Fast forwarding to the 1990s and 2000s, Bengaluru has become a global electronics and Information technology hub. It would surely rank as it is biggest success story and global recognition.

When we set out to design the logo for Bengaluru.com, the objective was clear and simple. We wanted a logo that was simple, visually appealing and representative of what the city stands for. We wanted viewers to cognitively associate the city with the logo.

Our guiding principles were

  • Showcase the city’s claim to fame
  • Use colors in a planned way
  • Keep it simple and avoid confusing scrawls that did not convey anything
  • Choose a elegant, minimalist yet futuristic font
  • Avoid using images and icons that could divert focus

Over the city’s life of nearly 500 years, it has earned many epithets starting with the “Town of Boiled Beans”.  We chose the following for our logo –

Our Global Standing

Sociologist Saskia Sassen used the term “Global City” in 1991 to describe a city’s position and influence – mainly in terms of effect on global trade, finance, technology capabilities.  Globalization and World Cities Research Network  or GaWC classifies world cities and ranks them in different categories mainly based on economic standing. Bengaluru is classified as a Beta+ city (“ important world cities that are instrumental in linking their region or state into the world economy”). 

Electronics and IT Hub

Bengaluru was the home of many public sector undertakings that were set up during the years after independence.  Many of these like Bharat Electronics Limited (BEL) specialized in Electrical and Electronics products.  In the year 1985, Texas Instruments was the first globally known company to set up an office in the city called Bangalore. Little did they or anyone realize what an important milestone this would turn out to be in its future path. 

Fast forwarding to the present day, Bengaluru has become a Global Electronics and Information Technology hub.  Companies like Cisco, Intel among others have their research and development units in the city. This will surely rank as the city’s biggest success story and the prime reason behind its global recognition. 

Garden City

 While Bengaluru was always known for the conducive climate, elevation and greenery, the foundation for being the Garden City was laid back in 1750 when Hyder Ali developed Lalbagh. About 120 years later in 1870, Cubbon Park was developed under the British rule of India. These two parks account for over 500 acres of much wanted flora and fauna.

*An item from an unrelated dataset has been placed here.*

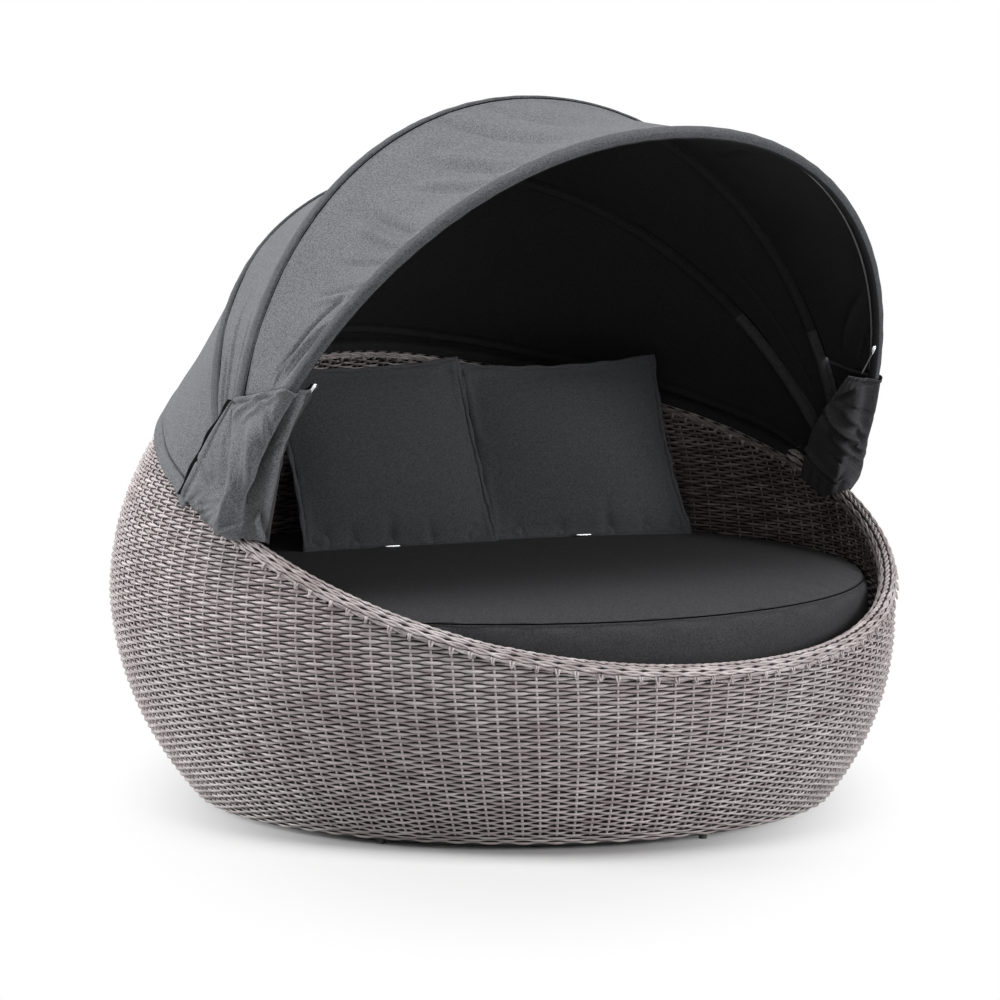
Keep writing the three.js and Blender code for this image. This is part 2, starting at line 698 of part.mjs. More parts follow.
function buildCanopy() {
  const { rear, mid, front } = BOWS;
  for (const [name, bow] of Object.entries(BOWS)) buildBow(name, bow);
  const frontPanel = bowPanel(mid, SEAM_MID, front, SEAM_FRONT, 0.035);
  const midPanel = bowPanel(rear, CLOTH_START, mid, CLOTH_START, 0.02);
  addPart("canopy_front_panel", frontPanel, CANOPY_CLOTH);
  addPart("canopy_mid_panel", midPanel, CANOPY_CLOTH);
  addPart("canopy_rear_panel", rearPanel(), CANOPY_CLOTH);
  addPart("boot_right", boot(1), CANOPY_CLOTH);
  addPart("boot_left", boot(-1), CANOPY_CLOTH);
  addPart("zip_slider_right", zipSlider(1), ZIP_METAL);
  addPart("zip_slider_left", zipSlider(-1), ZIP_METAL);
}

buildFrame();
buildSeatSupport();
buildSlats();
buildGlides();
buildBowl();
buildPivots();
buildCushion();
for (const [name, corners] of Object.entries(PILLOWS)) addPart(name, pillow(corners), SEAT_CLOTH);
buildCanopy();

export default daybed;
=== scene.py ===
import math

import bpy
import numpy as np
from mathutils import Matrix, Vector


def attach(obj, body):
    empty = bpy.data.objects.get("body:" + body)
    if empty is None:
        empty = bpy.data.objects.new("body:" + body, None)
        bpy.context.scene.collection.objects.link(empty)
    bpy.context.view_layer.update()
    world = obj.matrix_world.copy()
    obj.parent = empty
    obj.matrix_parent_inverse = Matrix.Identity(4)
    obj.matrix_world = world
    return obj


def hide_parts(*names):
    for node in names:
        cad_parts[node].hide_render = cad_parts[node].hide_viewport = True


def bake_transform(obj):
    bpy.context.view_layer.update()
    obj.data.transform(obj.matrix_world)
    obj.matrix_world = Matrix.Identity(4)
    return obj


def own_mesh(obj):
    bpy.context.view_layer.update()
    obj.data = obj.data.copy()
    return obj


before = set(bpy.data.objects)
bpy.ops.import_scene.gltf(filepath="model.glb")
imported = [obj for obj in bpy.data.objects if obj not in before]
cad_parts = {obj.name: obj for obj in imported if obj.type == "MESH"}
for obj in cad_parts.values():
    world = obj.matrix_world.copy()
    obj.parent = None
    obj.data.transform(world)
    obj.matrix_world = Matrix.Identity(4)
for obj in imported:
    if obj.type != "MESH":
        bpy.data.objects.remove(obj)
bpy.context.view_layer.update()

# Outdoor daybed with a folding canopy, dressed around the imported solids.
# Lengths are millimetres until a mesh is made. +Z is up and the open front is towards -Y.
MM = 0.001
DEG = math.pi / 180
SIDES = {1: "right", -1: "left"}

# Dimensions of the bowl, as in the part's source
BOWL_RADIUS = 875
DEPTH_RATIO = 1.02
BOWL_CENTRE_Y = 7.4
EQUATOR_HEIGHT = 455
LOWER_AXIS = 735
LOWER_POWER = 2.05
UPPER_AXIS = 750
FOOT_LEAN = 0.1
WALL_BOTTOM = 10
WALL_CORE = 16.5
CREST_HEIGHTS = [697.5, -280, -24.7, 0, 8.9]
BORDER_RADIUS = 22
BORDER_LEG = 12
DECK_HEIGHT = 372
CUSHION_BOTTOM = 370.1
CUSHION_RADIUS = 818
CUSHION_SEAM = 492
CUSHION_CROWN = 524
PILLOW_THICKNESS = 150

# Dimensions of the canopy, as in the part's source
PIVOT_Y = BOWL_CENTRE_Y - 190
PIVOT_Z = 681
PIVOT = np.array([0, PIVOT_Y, PIVOT_Z])
REAR_BOW = {"half_width": 809, "height": 845, "power": 2.07, "tilt": -34.5}
MID_BOW = {"half_width": 825, "height": 880, "power": 2.03, "tilt": -7.8}
FRONT_BOW = {"half_width": 841, "height": 941, "power": 2.09, "tilt": 28.7}
BOWS = {"rear_hoop": REAR_BOW, "mid_hoop": MID_BOW, "front_hoop": FRONT_BOW}
SEAM_MID = 270
SEAM_FRONT_RIGHT = 270
SEAM_FRONT_LEFT = 345
CLOTH_START = 95
SLEEVE_START = 22
CLOTH = 1.8

# Dimensions of the weave
STAKES = 126
STAKE_LEVELS = 44
ROW_PITCH = 8
FIRST_ROW = 3.6
ROW_WANDER = 0.35
PER_STAKE = 6
OVER_HALF_HEIGHT = 4.3
CROSSING_HALF_HEIGHT = 2.9
UNDER_HALF_HEIGHT = 2.2
STRAND_HALF_DEPTH = 2.5
WEAVE_SWING = 3.5
WEAVE_DEPTH = 6.2
BACKING_DEPTH = 12.4
BACKING_FOOT_DEPTH = 7.4
BACKING_THICKNESS = 0.8
INNER_FACE = 33
FOOT_BAND = 30
FOOT_BLEND = 8

# The inner side has the outer wicker's paler colour above this height, at the back, as painted light, and
# below it a darker copy as painted shade.
LIT_ABOVE = 885

draw = np.random.default_rng(7)


def unit(v):
    return v / np.maximum(np.linalg.norm(v, axis=-1, keepdims=True), 1e-9)


def smooth(value, low, high):
    t = np.clip((np.asarray(value, float) - low) / (high - low), 0, 1)
    return t * t * (3 - 2 * t)


def lerp(a, b, t):
    return a + (b - a) * t


def bell(value, middle, width):
    return np.exp(-(((value - middle) / width) ** 2))


# Angles evenly spaced over a full turn
def turns(count):
    return 2 * np.pi * np.arange(count) / count


# The bowl's outer surface. Angles run from the front towards +X.
def outside_radius(z):
    z = np.asarray(z, float)
    lower = z < EQUATOR_HEIGHT
    power = np.where(lower, LOWER_POWER, 2.0)
    reach = np.abs(z - EQUATOR_HEIGHT) / np.where(lower, LOWER_AXIS, UPPER_AXIS)
    return BOWL_RADIUS * (1 - reach**power) ** (1 / power)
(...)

The city also boasted of tree-lined streets, boulevards and local parks that collectively justified the title.  Today, the biggest threat facing the city is the vanishing greenery.  It is said that green leaves leaves depict hope, renewal, and revival. We too fervently hope that the leaf symbol in our logo will bring the garden back into the city.

 

Science and Technology Center

The selection of the city as the key location for many public sector giants like HMT, HAL, BEL and ITI was influenced in part by the premier institutions of learning like Indian Institute of Science (1909) and Raman Research Institute (1948). Quality science and technology education imparted by these and others like University Visveshvaraya College of Engineering or UVCE (1917) have played a big role in the recognition and growth of the city.

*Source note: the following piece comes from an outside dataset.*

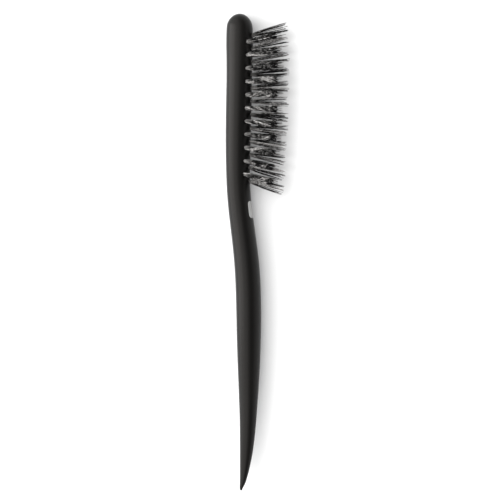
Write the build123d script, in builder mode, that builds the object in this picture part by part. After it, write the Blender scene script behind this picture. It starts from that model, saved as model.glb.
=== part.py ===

Alpha – the first alphabet in Greek, is mostly commonly used symbol in mathematics, science and engineering. 

Startup Capital

According to one estimate, the city hosts about 30% of the startups in the country. The cosmopolitan nature of the city, the established educational institutions and high-technology organizations act as a catalyst to nurture new ideas and ventures.  Many world renowned companies such as Infosys, Wipro and Flipkart have their roots in the city. 

The red arrow represents the successful launch of yet another new startup.

Spotlight

Kempe Gowda (of Magadi, 1521-1569) was the founder of Bangalore in the year 1537. Legend says that he built the four towers in stone to mark the outer most boundaries of Bangalore. But today the city has outgrown these boundaries and they stand prominently in the heart of the city. These towers, while similar in shape and size, have small variations in their structure and design. All four were also built close to lakes in the city. 

Today, the four towers can be found at Mekhri Circle, Gavipura, Lalbagh and Ulsoor Lake.  These are probably the most famous heritage landmarks of the city. 

Kempegowda Tower

Spotlight will showcase different landmarks of the city at regular intervals.